The minority of the structure is powerful, and within that minority there is the president, who accepts no decentralized political decisions from governors, ministers, parlamentarians or heads of State-owned enterprises. When the finance minister, for instance, announces a decision, he has no problem saying that the decision has been made but the president has the last word, when pro-government candidates are selected for the National Assembly, the leaders have no problem admitting that the president has the last word; when Caracas Mayor Juan Barreto announces a plan, the publicity highlights the president’s name; when a little square is opened in any town in Venezuela, the mayor unveils a little plaque saying the public work is due to Hugo Chavez.

These details reflect the domination of that autarkic power, which demands of its followers that they must repeat, again and again, “fatherland or death,” “with Chavez unto death,” and “Chavez is the people.”

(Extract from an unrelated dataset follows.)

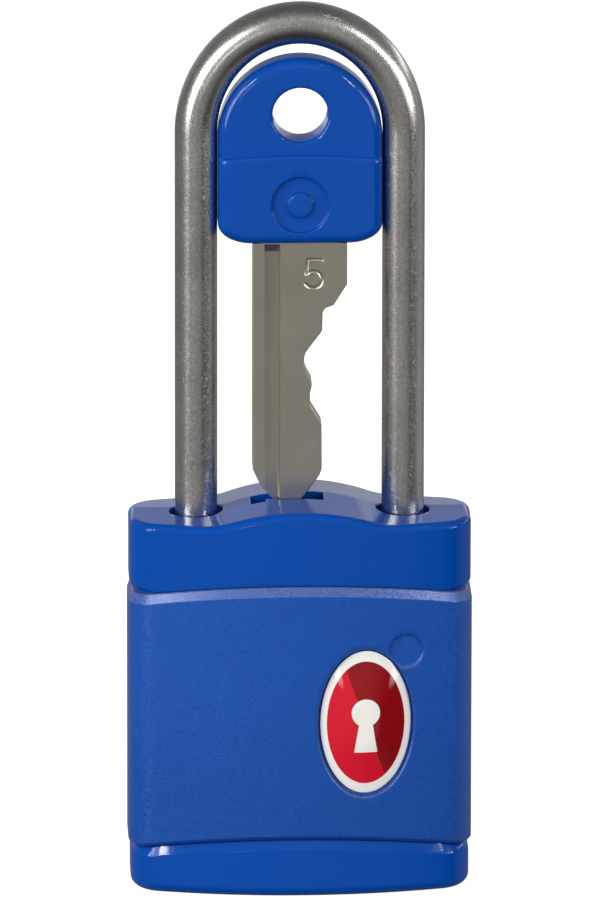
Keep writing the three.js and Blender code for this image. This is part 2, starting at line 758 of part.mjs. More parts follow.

The military caudillo cannot accept doubts of any kind, and therefore demands total subservience, and if this stops happening that would be a dangerous signal of a crisis. It also explains why the caudillo prefers to set up a parallel state, to set up the bolivarian schools, the Bolivarian University, the adult education missions, and why he attacks private education and limits autonomous universities: to sow feelings of personal loyalty and loyalty to the revolution. It doesn’t matter that the level at the Bolivarian University or Mision Sucre fall far short of quality standards. The problem isn’t quality, it’s loyalty. Loyalty is proof of love for the caudillo.

But then others say: my loyalty is money.